To go the other way — from a known wattage back to the current it draws — use the watts to amps calculator. To check voltage, current, and resistance together, see Ohm's law, and for running costs the electricity cost calculator.
How accurate is this amps to watts calculator
The arithmetic is exact. For the current, voltage, supply type, and power factor you enter, P = V × I (DC), P = PF × V × I (single-phase), and P = √3 × PF × V_line × I (three-phase) are the precise real-power values, computed to full floating-point precision and shown in both watts and kilowatts.
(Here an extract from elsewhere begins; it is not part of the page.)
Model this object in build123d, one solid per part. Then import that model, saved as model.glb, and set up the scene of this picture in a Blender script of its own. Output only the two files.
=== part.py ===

Where real circuits differ is in the inputs, not the formula. Supply voltage sags under load, the power factor of a motor changes with how heavily it is loaded, and a three-phase system is only balanced when the three lines carry equal current. The result is as accurate as the figures you feed it: use the measured voltage and the load's actual power factor — from its nameplate or a power-factor meter — for the closest match to reality. The underlying relationships are standard electrical theory; see the "Electric power" and "AC power" references for the full derivation.
Frequently asked questions about the free Amps to watts calculator
About this Amps to Watts calculator
This calculator runs entirely in your browser — nothing you enter is sent anywhere. It applies the standard power formulas, P = V × I for DC, P = PF × V × I for AC single-phase, and P = √3 × PF × V_line × I for three-phase, and reports the result in watts and kilowatts the moment you change a value.